C’est pour cette raison qu’en 2017, quand l’association www.bzh se lance dans la constitution d’un dossier pour proposer l’émoji du drapeau breton à l’Unicode, il se porte bénévole pour l’aider dans les démarches. À ce stade, il ne savait pas encore que cette bonne volonté se professionnaliserait.
L’émoji breton : échec
L’histoire continue avec un coup de fracas : fin 2017, l’émoji breton se fait retoquer par l’Unicode. En mai 2018, Mathieu Crédou devient donc une sorte de chargé de mission rémunéré par diverses instances pour réparer l’affront. Son mandat : tout faire pour que l’émoji breton, à la prochaine soumission du dossier, séduise les examinateurs.
Pour cela, il faudra (1) reconstituer le dossier de candidature et l’étayer avec des arguments supplémentaires ; (2) faire de l’activisme sur les réseaux sociaux pour embraser les foules ; (3) faire jouer ses réseaux et celui de la région Bretagne pour parlementer directement avec Facebook, Google, Apple ou encore Adobe qui siègent dans la commission et peuvent faire la pluie ou le beau temps.
L’incertitude de l’émoji beurre
La situation est un peu différente pour l’émoji beurre dont Matthieu Crédou s’occupe également. Le dossier a été soumis à l’Unicode en mars dernier par deux personnes totalement extérieures à la Bretagne et même à la France tout court, une doctorante à Oxford, au Royaume-Uni, et une journaliste américaine, Jennifer 8. Lee, très impliquée dans la communauté mondiale des émojis.
Alors qu’il n’avait pas impulsé la revendication, Matthieu Crédou convainc, entre-temps, une laiterie de se saisir du dossier emoji beurre. Agissant au nom de la laiterie, il a lancé une pétition et s’est également investi dans une campagne de community management. Le dossier de l’émoji beurre sera examiné de près en septembre prochain par la commission. On verra si ce lobbying portera ses fruits.
Et après ?
Si l’émoji beurre passe, le travail de lobbying ne sera pas totalement terminé : il faudra encore déterminer son design. Ça n’a l’air de rien mais non, c’est très important, nous assure-t-on : dans l’idéal, l’émoji beurre devra représenter du beurre moulé, signe de qualité de fabrication. Qu’il soit doux ou demi-sel, peu importe.
Que l’on soit une communauté, une entreprise ou même une collectivité locale, le fait d’avoir son émoji, cette histoire nous le montre, c’est devenu chic et, mine de rien, ça procure une certaine influence, surtout auprès des millenials, friands des hiéroglyphes modernes.

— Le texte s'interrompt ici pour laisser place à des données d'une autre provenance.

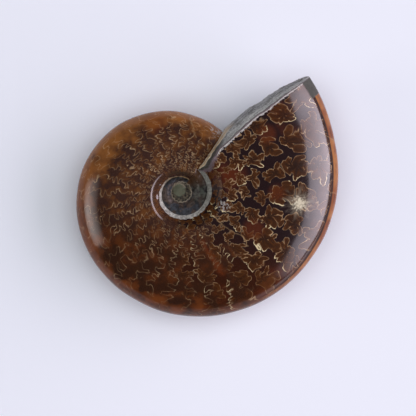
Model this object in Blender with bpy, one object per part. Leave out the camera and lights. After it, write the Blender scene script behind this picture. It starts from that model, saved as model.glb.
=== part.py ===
"""An ammonite fossil, cut free of its rock and polished all over, lying on one flank.

The shell is one solid. Its surface is laid out along the coil: each row of points crosses the whorl, from the
seam round the umbilicus, the hollow in the middle, out to the venter, the outer edge. The rows follow each other
along the spiral. One flank is built above the plane of the coil and mirrored below it. Then the fossil is tipped
onto its lower flank, which is ground flat where it touches.

Lengths are millimetres and angles are degrees until the mesh is written, in metres. Angles along the coil go on
growing from one turn to the next: the last turn runs from START_DEG to LIP_DEG, the earlier one ends where it
starts.
"""

import math

import bmesh
import bpy
from mathutils import Matrix, Vector

MM = 0.001
TURN = 360.0

# The coil: each radius grows by the same share for each radian. The ovals are waves that swell it out of true,
# each with its count round the turn, its share of the radius and the direction that it swells towards. The
# venter also flares out a little just before the lip.
LIP_DEG = 410.0
START_DEG = LIP_DEG - TURN
VENTER_AT_LIP = 37.05
VENTER_GROWTH = 0.1394
VENTER_OVAL = ((1, 0.0276, 238.0), (2, 0.0179, -10.0))
FLARE = 0.018
FLARE_FROM_DEG = 375.0
FLARE_DEG = 26.0
SEAM_AT_LIP = 6.05
SEAM_GROWTH = 0.112
SEAM_OVAL = ((1, 0.115, 283.0),)

# The section of a whorl: its half thickness, and where its parts lie across it, from the seam (0) to the
# venter (1). A straight wall with a grey rim climbs out of the umbilicus and rounds over a shoulder to the flank.
HALF_THICKNESS_AT_LIP = 8.5
THICKNESS_GROWTH = 0.066
RIM_AT = 0.045
SHOULDER_AT = 0.098
CREST_AT = 0.14
FLANK_POWER = 2.5

# The earlier turn shows only in the umbilicus, up to where the last turn covers it, with a groove where the two
# meet. Rock hides its wall there, and closes the very centre with a low knob.
COVER_AT = 0.28
SEAM_DIP = 0.94
FLOOR_SHARE = 0.8
FLOOR_CREST_AT = 0.16
FLOOR_FADE_DEG = 60.0
COIL_START_FADE_DEG = 90.0
KNOB_RISE = 0.3

# The lip: the shell ends on a line near a radius, and the rock that fills it bulges ahead of that edge down to
# its foot, on the earlier whorl or, beyond it, on the plane of the coil.
LIP_SWING_DEG = 4.5
LIP_BOW_DEG = 4.4
LIP_FADE_ROWS = 10
FOOT_SWING_DEG = 3.7
FOOT_FADE_ROWS = 8
FILL_LEAN = 0.31
FILL_STEPS = 4

# How the fossil lies: tipped towards the thin side of the coil, with this much ground off its lowest place.
LEAN_DEG = 3.5
LEAN_TOWARDS_DEG = 248.0
GROUND_OFF = 0.4

# The mesh.
ROWS_PER_TURN = 60
WALL_COLUMNS = (0.0, RIM_AT, SHOULDER_AT, 0.112, 0.126, CREST_AT, 0.18, COVER_AT)
FLANK_COLUMN_COUNT = 13
COVER_COLUMN = WALL_COLUMNS.index(COVER_AT)
MERGE_WITHIN = 0.00001


def grown(size_at_lip, rate, deg):
    """A size that grows evenly along the coil, at an angle of the coil."""
    return size_at_lip * math.exp(rate * math.radians(deg - LIP_DEG))


def oval(waves, deg):
    """The share by which the coil is swollen out of true in a direction."""
    return 1.0 + sum(
        share * math.cos(count * math.radians(deg - towards))
        for count, share, towards in waves
    )


def venter_radius(deg):
    flare = 1.0 + FLARE * eased((deg - FLARE_FROM_DEG) / FLARE_DEG)
    return grown(VENTER_AT_LIP, VENTER_GROWTH, deg) * oval(VENTER_OVAL, deg) * flare


def seam_radius(deg):
    return grown(SEAM_AT_LIP, SEAM_GROWTH, deg) * oval(SEAM_OVAL, deg)


def half_thickness(deg):
    return grown(HALF_THICKNESS_AT_LIP, THICKNESS_GROWTH, deg)


def eased(x):
    """0 to 1 with a level start and end."""
    x = min(max(x, 0.0), 1.0)
    return x * x * (3.0 - 2.0 * x)


def blend(start, end, share):
    return start + (end - start) * share


def section_share(across):
    """Height of the whorl's surface as a share of its half thickness, from the seam to the venter."""
    seam_share = SEAM_DIP * grown(1.0, THICKNESS_GROWTH, START_DEG)
    if across >= CREST_AT:
        out = min((across - CREST_AT) / (1.0 - CREST_AT), 1.0)
        return math.sqrt(1.0 - out**FLANK_POWER)
    climb = across / CREST_AT
    straight = SHOULDER_AT / CREST_AT
    slope = 2.0 / (1.0 + straight)
    if climb > straight:
        climb = 1.0 - slope / (1.0 - straight) * (1.0 - climb) ** 2 / 2.0
    else:
        climb = slope * climb
    return blend(seam_share, 1.0, climb)


def floor_share(across):
    """The same for the rock in the umbilicus, which hides the wall of the earlier turn."""
    return blend(FLOOR_SHARE, 1.0, math.sin(min(across / FLOOR_CREST_AT, 1.0) * math.pi / 2.0))


def coil_point(deg, radius, height):
    turn = math.radians(deg)
    return Vector((radius * math.cos(turn), radius * math.sin(turn), height))


def last_turn_point(deg, across):
    """A point on the upper surface of the last turn."""
    radius = blend(seam_radius(deg), venter_radius(deg), across)
    return coil_point(deg, radius, half_thickness(deg) * section_share(across))


def earlier_turn_point(deg, across):
    """A point on the upper surface of the earlier turn, which starts from nothing and widens as it goes."""
    opened = min((deg - START_DEG + TURN) / COIL_START_FADE_DEG, 1.0)
    inner = blend(seam_radius(deg + TURN), seam_radius(deg), opened)
    covered = seam_radius(deg + TURN)
    radius = blend(inner, covered, across / COVER_AT)
    buried = eased((START_DEG - deg) / FLOOR_FADE_DEG)
    share = blend(section_share(across), floor_share(across), buried)
    seam_height = half_thickness(deg + TURN) * section_share(0.0)
    return coil_point(deg, radius, blend(seam_height, half_thickness(deg) * share, opened))


def row_swing(row, across):
    """Degrees by which a row of the last turn leaves its radius, to follow the lip or the foot of its fill."""
    to_lip = max(1.0 - (ROWS_PER_TURN - row) / LIP_FADE_ROWS, 0.0)
    to_foot = max(1.0 - row / FOOT_FADE_ROWS, 0.0)
    lip = LIP_SWING_DEG * eased(across / CREST_AT) + LIP_BOW_DEG * across**2
    foot = FOOT_SWING_DEG * max(across - COVER_AT, 0.0) / (1.0 - COVER_AT)
    return foot * to_foot**2 - lip * to_lip**2


def foot_point(edge):
    """Where the fill ends below a point of the lip's edge."""
    inner = seam_radius(START_DEG)
    across = (edge.xy.length - inner) / (venter_radius(START_DEG) - inner)
    if across < 1.0:
        return last_turn_point(START_DEG + row_swing(0, across), across)
    lip = math.radians(LIP_DEG - LIP_SWING_DEG - LIP_BOW_DEG / 2.0)
    ahead = Vector((-math.sin(lip), math.cos(lip), 0.0))
    return Vector((edge.x, edge.y, 0.0)) + ahead * FILL_LEAN * edge.z


def fill_point(edge, foot, share):
    """A point on the bulge of the fill, a quarter of an ellipse from the lip's edge (0) to its foot (1)."""
    down = share * math.pi / 2.0
    point = edge.lerp(foot, math.sin(down))
    point.z = blend(foot.z, edge.z, math.cos(down))
    return point


def add_face(bm, corners, material):
    """One face on the corners that differ; none where fewer than three do."""
    corners = list(dict.fromkeys(corners))
    if len(corners) > 2:
        bm.faces.new(corners).material_index = material


def skin(bm, rows, material, rim_material=None):
    """Faces between each row of vertices and the next, with the first column in the rim's material."""
    for before, after in zip(rows, rows[1:]):
        for n in range(len(before) - 1):
            is_rim = n == 0 and rim_material is not None
            corners = (before[n], before[n + 1], after[n + 1], after[n])
            add_face(bm, corners, rim_material if is_rim else material)


def stitch(bm, chain, other, material):
    """Triangles between two chains of vertices that run outwards side by side from one vertex to another."""
    n = m = 0
    while n + 1 < len(chain) or m + 1 < len(other):
        chain_is_next = m + 1 == len(other) or (
            n + 1 < len(chain) and chain[n + 1].co.xy.length <= other[m + 1].co.xy.length
        )
        if chain_is_next:
            add_face(bm, (chain[n], other[m], chain[n + 1]), material)
            n += 1
        else:
            add_face(bm, (chain[n], other[m], other[m + 1]), material)
            m += 1


def add_last_turn(bm):
    """The last turn, from the foot of the lip round to the lip. It covers its own start."""
    flank = [(n + 1) / FLANK_COLUMN_COUNT for n in range(FLANK_COLUMN_COUNT)]
    columns = list(WALL_COLUMNS) + [blend(COVER_AT, 1.0, math.sin(n * math.pi / 2.0)) for n in flank]
    rows = []
    for row in range(ROWS_PER_TURN + 1):
        deg = START_DEG + TURN * row / ROWS_PER_TURN
        rows.append([bm.verts.new(last_turn_point(deg + row_swing(row, x), x)) for x in columns])
    corner = rows[-1][0]
    bm.verts.remove(rows[0][COVER_COLUMN])
    rows[0][COVER_COLUMN] = corner
    skin(bm, rows, POLISHED, ROCK)
    return rows


def add_earlier_turn(bm, last_turn):
    """The earlier turn, as far out as the last one leaves it bare, and the cap that closes its centre."""
    first = last_turn[0][0]
    rows = [[first] * (COVER_COLUMN + 1)]
    for row in range(1, ROWS_PER_TURN):
        deg = START_DEG - TURN + TURN * row / ROWS_PER_TURN
        verts = [bm.verts.new(earlier_turn_point(deg, x)) for x in WALL_COLUMNS[:COVER_COLUMN]]
        rows.append(verts + [last_turn[row][0]])
    rows.append(last_turn[0][: COVER_COLUMN + 1])
    skin(bm, rows, ROCK)
    rim = [row[0] for row in rows[:-1]]
    middle = sum((vert.co for vert in rim), Vector()) / len(rim)
    centre = bm.verts.new((middle.x, middle.y, middle.z + KNOB_RISE))
    for before, after in zip(rim, rim[1:] + rim[:1]):
        add_face(bm, (centre, before, after), ROCK)


def add_fill(bm, last_turn):
    """The rock that fills the lip, from the shell's edge down to its foot."""
    edge = last_turn[-1]
    feet = [foot_point(vert.co) for vert in edge]
    rows = [edge]
    for step in range(1, FILL_STEPS):
        inside = [
            bm.verts.new(fill_point(vert.co, foot, step / FILL_STEPS))
            for vert, foot in zip(edge[1:-1], feet[1:-1])
        ]
        rows.append([edge[0]] + inside + [edge[-1]])
    skin(bm, rows, ROCK)
    on_plane = [bm.verts.new(foot) for foot in feet[1:-1] if foot.z == 0.0]
    foot_chain = last_turn[0][COVER_COLUMN:] + on_plane + [edge[-1]]
    stitch(bm, rows[-1], foot_chain, ROCK)


def lay_down(bm):
    """Tips the fossil onto its lower flank, grinds that flat, and centres it on the ground."""
    axis = coil_point(LEAN_TOWARDS_DEG + 90.0, 1.0, 0.0)
    bmesh.ops.rotate(bm, verts=bm.verts, cent=(0.0, 0.0, 0.0),
                     matrix=Matrix.Rotation(math.radians(LEAN_DEG), 3, axis))
    lowest = min(vert.co.z for vert in bm.verts)
    across = [vert.co.x for vert in bm.verts]
    along = [vert.co.y for vert in bm.verts]
    shift = Vector((
        -(min(across) + max(across)) / 2.0,
        -(min(along) + max(along)) / 2.0,
        -lowest - GROUND_OFF,
    ))
    bmesh.ops.translate(bm, verts=bm.verts, vec=shift)
    everything = bm.verts[:] + bm.edges[:] + bm.faces[:]
    cut = bmesh.ops.bisect_plane(bm, geom=everything, plane_co=(0.0, 0.0, 0.0),
                                 plane_no=(0.0, 0.0, -1.0), clear_outer=True)
    outline = [part for part in cut["geom_cut"] if isinstance(part, bmesh.types.BMEdge)]
    bmesh.ops.triangle_fill(bm, edges=outline, use_beauty=True, normal=(0.0, 0.0, -1.0))


def new_material(name, colour, roughness):
    material = bpy.data.materials.new(name)
    material.use_nodes = True
    shader = material.node_tree.nodes["Principled BSDF"]
    shader.inputs["Base Color"].default_value = (*colour, 1.0)
    shader.inputs["Roughness"].default_value = roughness
    shader.inputs["Metallic"].default_value = 0.0
    material.diffuse_color = (*colour, 1.0)
    return material


def make_ammonite():
    bm = bmesh.new()
    last_turn = add_last_turn(bm)
    add_earlier_turn(bm, last_turn)
    add_fill(bm, last_turn)
    upper_half = bm.verts[:] + bm.edges[:] + bm.faces[:]
    bmesh.ops.mirror(bm, geom=upper_half, axis="Z", merge_dist=MERGE_WITHIN)
    lay_down(bm)
    bmesh.ops.recalc_face_normals(bm, faces=bm.faces)
    bmesh.ops.scale(bm, vec=(MM, MM, MM), verts=bm.verts)
    mesh = bpy.data.meshes.new("ammonite")
    bm.to_mesh(mesh)
    bm.free()
    mesh.materials.append(new_material("polished calcite", (0.115, 0.042, 0.014), 0.12))
    mesh.materials.append(new_material("grey rock", (0.21, 0.205, 0.195), 0.7))
    mesh.shade_smooth()
    mesh.set_sharp_from_angle(angle=math.radians(SHARP_DEG))
    fossil = bpy.data.objects.new("ammonite", mesh)
    bpy.context.scene.collection.objects.link(fossil)
    return fossil


POLISHED, ROCK = 0, 1
SHARP_DEG = 40.0

for leftover in list(bpy.data.objects):
    bpy.data.objects.remove(leftover, do_unlink=True)

make_ammonite()
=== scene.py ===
# %% [markdown]
# An ammonite fossil, cut free of its rock and polished all over, lying on one flank.
# The real one is a coiled shell whose chambers filled with calcite long ago. The outer shell is polished
# away, so that the sutures show: the frilled lines where each chamber wall met the shell, like a row of oak
# leaves. The solid from the CAD frame has the true size and the coil. This script lays a fine skin over it,
# in the same place, and gives that skin its finish. The frame is loaded first, and the size of its box is
# printed.

# %% Load the frame
import math
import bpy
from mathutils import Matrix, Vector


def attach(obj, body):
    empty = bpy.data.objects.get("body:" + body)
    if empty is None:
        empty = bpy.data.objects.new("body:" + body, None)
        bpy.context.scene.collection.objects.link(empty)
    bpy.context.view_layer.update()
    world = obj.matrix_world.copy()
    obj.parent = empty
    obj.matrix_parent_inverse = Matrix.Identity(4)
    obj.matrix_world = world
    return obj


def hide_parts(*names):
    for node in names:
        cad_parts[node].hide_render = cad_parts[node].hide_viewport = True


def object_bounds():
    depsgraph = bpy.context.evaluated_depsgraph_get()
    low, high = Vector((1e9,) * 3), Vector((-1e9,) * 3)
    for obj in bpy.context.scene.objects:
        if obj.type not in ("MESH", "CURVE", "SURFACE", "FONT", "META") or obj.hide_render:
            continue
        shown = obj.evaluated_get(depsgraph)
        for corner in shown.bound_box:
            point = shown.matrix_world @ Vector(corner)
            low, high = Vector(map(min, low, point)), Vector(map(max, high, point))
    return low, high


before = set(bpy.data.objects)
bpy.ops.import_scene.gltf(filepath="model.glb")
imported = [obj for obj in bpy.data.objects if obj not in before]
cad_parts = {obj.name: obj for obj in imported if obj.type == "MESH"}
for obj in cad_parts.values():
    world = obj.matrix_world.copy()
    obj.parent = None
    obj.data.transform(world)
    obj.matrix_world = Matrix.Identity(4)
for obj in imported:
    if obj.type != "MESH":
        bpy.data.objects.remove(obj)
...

Loin des problématiques bretonnes et laitières, les lobbies se déchaînent aussi hors de nos frontières. Le cas resté le plus célèbre est celui du Tacobell ayant réussi à faire passer son émoji taco. Plus récemment, pour promouvoir son image “inclusive”, Tinder lançait une pétition pour introduire des émojis de couples mixtes (hashtag #RepresentLove). La Chine n’est pas en reste : cette année, le géant chinois a réussi à faire passer trois sino-émojis : l’enveloppe rouge, le pétard et le gâteau de lune.
Lobbyiste en émoji, un métier du futur ? En termes de temps de travail, c’est possible : Matthieu Crédou est occupé à plein-temps par ses deux dossiers. Niveau finances, on n’y est pas encore : le pécule amassé est en deçà d’un vrai salaire mais tout de même plus significatif que de l’argent de poche. Un troisième dossier émoji crêpe ou émoji galette réglera peut-être le problème.